■ The records
-------------------------

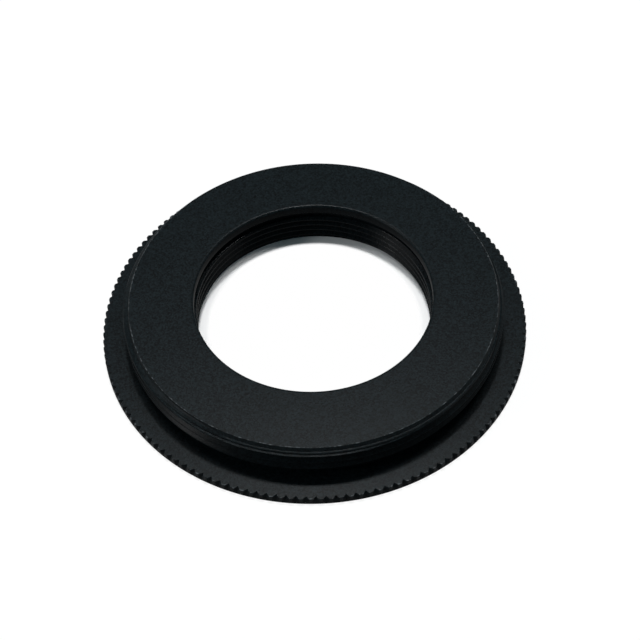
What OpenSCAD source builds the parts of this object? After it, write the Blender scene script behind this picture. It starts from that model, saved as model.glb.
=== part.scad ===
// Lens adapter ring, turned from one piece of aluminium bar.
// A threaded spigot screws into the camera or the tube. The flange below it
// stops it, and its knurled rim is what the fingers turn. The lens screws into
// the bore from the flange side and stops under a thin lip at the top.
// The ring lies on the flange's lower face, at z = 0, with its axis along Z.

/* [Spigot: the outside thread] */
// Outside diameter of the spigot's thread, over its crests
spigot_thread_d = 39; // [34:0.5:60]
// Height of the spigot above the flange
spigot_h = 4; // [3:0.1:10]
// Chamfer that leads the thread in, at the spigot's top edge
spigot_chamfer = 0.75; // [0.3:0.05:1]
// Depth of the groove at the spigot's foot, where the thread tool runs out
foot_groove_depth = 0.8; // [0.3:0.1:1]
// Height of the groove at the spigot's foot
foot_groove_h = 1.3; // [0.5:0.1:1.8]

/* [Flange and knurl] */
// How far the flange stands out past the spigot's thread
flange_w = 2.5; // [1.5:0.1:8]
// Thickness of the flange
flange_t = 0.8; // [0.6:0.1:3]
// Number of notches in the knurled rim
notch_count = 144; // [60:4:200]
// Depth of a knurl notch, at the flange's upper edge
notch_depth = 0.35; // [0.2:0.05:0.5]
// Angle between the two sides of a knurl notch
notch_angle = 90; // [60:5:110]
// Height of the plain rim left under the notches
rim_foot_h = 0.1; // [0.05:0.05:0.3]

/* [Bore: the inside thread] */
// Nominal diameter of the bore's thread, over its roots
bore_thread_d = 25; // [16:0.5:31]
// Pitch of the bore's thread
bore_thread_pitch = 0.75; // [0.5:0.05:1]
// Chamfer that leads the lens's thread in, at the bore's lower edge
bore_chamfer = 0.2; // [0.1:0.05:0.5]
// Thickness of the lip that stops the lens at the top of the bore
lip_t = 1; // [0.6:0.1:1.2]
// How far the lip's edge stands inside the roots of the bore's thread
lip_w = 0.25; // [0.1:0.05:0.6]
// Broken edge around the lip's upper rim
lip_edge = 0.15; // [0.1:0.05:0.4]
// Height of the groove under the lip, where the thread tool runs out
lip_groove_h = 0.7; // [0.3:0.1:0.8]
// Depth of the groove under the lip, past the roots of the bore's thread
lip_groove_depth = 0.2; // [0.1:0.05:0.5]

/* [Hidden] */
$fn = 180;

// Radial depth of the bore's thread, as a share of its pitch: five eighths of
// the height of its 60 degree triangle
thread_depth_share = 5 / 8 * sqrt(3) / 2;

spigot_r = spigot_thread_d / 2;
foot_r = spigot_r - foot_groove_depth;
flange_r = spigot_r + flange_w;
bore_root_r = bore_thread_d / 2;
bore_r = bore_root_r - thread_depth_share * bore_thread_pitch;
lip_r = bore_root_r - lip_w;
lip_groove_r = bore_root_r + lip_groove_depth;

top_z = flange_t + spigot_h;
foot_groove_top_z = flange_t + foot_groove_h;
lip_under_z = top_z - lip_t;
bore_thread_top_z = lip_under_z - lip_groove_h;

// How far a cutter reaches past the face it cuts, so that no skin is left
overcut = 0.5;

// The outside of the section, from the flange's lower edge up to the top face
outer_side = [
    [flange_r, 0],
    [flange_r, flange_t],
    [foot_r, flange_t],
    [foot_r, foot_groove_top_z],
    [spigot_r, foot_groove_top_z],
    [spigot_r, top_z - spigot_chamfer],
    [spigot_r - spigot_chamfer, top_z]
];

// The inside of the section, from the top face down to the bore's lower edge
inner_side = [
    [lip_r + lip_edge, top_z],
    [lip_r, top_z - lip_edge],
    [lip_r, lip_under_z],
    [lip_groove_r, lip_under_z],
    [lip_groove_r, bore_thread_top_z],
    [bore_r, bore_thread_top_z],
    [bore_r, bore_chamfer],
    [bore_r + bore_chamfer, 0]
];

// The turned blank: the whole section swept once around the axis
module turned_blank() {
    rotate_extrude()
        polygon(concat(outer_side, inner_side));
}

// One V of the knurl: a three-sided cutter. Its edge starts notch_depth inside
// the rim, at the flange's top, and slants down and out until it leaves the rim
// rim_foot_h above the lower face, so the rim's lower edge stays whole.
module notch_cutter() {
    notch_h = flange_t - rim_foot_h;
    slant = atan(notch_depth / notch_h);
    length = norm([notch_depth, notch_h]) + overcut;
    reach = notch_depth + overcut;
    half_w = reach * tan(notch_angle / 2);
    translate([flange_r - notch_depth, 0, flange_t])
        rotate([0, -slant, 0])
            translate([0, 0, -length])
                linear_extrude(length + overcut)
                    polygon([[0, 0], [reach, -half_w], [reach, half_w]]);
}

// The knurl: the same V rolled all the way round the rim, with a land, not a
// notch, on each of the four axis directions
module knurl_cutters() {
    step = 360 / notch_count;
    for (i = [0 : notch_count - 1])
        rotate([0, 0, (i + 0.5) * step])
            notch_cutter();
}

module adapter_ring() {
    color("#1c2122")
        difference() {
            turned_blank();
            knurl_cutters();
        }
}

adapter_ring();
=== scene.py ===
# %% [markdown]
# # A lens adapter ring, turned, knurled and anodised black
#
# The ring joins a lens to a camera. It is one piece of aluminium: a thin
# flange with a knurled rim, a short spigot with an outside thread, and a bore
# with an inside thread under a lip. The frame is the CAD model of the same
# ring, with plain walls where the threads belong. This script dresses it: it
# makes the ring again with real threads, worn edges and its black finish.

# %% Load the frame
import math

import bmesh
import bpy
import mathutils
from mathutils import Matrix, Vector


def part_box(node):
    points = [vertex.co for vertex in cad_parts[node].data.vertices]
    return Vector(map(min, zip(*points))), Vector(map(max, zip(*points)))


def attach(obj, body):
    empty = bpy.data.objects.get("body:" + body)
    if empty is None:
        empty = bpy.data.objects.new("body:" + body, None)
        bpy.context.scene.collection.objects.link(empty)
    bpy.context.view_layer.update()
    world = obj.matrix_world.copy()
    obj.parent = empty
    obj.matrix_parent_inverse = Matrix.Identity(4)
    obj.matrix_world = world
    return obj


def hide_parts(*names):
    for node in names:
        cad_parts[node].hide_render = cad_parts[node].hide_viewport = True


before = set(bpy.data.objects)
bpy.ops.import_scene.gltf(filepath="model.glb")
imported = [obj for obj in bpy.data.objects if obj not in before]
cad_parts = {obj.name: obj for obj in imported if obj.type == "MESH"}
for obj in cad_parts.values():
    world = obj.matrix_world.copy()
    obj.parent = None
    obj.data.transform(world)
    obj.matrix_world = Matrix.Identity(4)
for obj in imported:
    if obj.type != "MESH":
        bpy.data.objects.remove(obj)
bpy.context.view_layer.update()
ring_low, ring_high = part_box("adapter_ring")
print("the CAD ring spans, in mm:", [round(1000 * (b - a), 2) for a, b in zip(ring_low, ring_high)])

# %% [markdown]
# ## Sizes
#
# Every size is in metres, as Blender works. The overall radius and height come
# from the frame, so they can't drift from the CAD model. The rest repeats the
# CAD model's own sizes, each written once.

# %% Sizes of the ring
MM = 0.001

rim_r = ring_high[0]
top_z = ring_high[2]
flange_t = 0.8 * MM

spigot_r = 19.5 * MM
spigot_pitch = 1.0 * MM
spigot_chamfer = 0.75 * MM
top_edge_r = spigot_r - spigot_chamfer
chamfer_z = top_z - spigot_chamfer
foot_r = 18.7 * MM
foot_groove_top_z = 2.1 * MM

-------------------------

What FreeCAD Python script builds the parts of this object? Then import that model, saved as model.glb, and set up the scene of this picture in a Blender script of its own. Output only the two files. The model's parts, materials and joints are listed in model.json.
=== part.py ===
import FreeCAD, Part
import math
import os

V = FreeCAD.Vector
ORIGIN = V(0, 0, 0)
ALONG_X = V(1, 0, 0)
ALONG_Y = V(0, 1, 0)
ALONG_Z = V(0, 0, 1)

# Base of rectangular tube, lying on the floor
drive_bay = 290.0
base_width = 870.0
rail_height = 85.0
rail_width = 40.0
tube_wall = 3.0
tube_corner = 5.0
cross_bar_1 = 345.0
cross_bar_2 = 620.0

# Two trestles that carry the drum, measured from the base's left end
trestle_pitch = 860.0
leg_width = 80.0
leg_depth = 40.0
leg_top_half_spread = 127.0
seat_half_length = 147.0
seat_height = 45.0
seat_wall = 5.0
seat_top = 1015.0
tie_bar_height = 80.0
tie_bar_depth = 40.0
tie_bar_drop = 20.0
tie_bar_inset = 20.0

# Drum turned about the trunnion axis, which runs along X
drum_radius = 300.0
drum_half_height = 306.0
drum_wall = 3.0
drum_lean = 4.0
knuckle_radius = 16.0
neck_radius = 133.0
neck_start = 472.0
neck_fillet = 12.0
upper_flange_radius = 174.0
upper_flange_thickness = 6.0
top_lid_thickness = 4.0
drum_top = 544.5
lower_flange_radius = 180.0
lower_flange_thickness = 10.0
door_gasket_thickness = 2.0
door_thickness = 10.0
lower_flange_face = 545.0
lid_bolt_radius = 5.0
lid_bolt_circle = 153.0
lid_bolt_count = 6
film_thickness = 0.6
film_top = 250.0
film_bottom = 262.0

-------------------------

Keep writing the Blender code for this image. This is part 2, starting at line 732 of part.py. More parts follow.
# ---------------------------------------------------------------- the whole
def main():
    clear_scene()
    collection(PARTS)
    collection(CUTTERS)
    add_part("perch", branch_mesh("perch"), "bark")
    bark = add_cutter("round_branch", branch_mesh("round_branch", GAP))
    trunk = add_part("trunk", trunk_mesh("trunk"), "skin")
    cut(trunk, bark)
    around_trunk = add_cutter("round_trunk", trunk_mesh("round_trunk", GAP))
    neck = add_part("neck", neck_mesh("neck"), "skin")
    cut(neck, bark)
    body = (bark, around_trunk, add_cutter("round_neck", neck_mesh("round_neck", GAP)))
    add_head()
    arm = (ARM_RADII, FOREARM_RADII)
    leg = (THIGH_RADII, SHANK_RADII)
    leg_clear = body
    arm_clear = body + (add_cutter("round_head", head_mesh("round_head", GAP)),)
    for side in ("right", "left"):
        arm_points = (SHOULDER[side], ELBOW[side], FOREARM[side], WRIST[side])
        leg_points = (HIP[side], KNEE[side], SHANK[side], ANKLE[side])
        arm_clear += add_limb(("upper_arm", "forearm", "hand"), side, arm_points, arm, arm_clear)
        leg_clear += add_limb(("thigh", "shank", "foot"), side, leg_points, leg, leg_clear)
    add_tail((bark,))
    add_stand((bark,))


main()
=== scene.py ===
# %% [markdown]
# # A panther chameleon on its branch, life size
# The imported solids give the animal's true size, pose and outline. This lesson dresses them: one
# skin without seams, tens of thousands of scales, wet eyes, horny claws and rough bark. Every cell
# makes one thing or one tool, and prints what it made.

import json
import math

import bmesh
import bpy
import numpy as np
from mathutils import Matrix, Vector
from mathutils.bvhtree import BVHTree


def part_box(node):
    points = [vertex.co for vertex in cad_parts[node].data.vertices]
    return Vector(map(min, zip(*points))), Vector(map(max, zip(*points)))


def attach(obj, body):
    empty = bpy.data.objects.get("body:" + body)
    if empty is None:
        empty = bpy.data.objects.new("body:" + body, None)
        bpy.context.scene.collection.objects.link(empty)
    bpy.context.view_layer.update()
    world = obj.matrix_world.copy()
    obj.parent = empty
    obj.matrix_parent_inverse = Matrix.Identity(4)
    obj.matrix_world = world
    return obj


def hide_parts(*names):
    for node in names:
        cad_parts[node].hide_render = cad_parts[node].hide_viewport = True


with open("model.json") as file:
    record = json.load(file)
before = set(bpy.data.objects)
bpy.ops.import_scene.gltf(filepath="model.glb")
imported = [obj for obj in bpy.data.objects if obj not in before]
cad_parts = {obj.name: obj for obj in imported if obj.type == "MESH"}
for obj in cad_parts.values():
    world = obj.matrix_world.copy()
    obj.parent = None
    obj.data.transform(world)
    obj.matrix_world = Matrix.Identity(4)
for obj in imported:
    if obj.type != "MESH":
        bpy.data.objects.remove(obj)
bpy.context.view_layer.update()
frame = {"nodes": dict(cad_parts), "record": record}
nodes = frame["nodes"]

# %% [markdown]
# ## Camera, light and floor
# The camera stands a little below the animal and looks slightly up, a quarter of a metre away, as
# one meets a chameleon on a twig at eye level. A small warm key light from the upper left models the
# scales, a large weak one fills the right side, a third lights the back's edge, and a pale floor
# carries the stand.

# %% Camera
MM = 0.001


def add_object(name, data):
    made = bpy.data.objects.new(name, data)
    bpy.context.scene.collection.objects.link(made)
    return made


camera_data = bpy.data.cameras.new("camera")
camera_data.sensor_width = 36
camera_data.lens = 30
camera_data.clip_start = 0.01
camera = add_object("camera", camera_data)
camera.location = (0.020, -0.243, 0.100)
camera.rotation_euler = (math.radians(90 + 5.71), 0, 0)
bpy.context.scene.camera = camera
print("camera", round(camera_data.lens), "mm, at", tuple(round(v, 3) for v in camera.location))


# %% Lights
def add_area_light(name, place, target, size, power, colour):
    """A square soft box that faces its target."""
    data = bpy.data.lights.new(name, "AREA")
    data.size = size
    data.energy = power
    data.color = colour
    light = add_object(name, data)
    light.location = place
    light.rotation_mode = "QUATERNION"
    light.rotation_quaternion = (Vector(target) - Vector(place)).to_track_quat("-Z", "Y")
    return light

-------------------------

■ What to produce
Repeat the entries above verbatim, but only from the line that has "What OpenSCAD source" down to the line that has "axis along Z.", inclusive.

■ Solution
What OpenSCAD source builds the parts of this object? After it, write the Blender scene script behind this picture. It starts from that model, saved as model.glb.
=== part.scad ===
// Lens adapter ring, turned from one piece of aluminium bar.
// A threaded spigot screws into the camera or the tube. The flange below it
// stops it, and its knurled rim is what the fingers turn. The lens screws into
// the bore from the flange side and stops under a thin lip at the top.
// The ring lies on the flange's lower face, at z = 0, with its axis along Z.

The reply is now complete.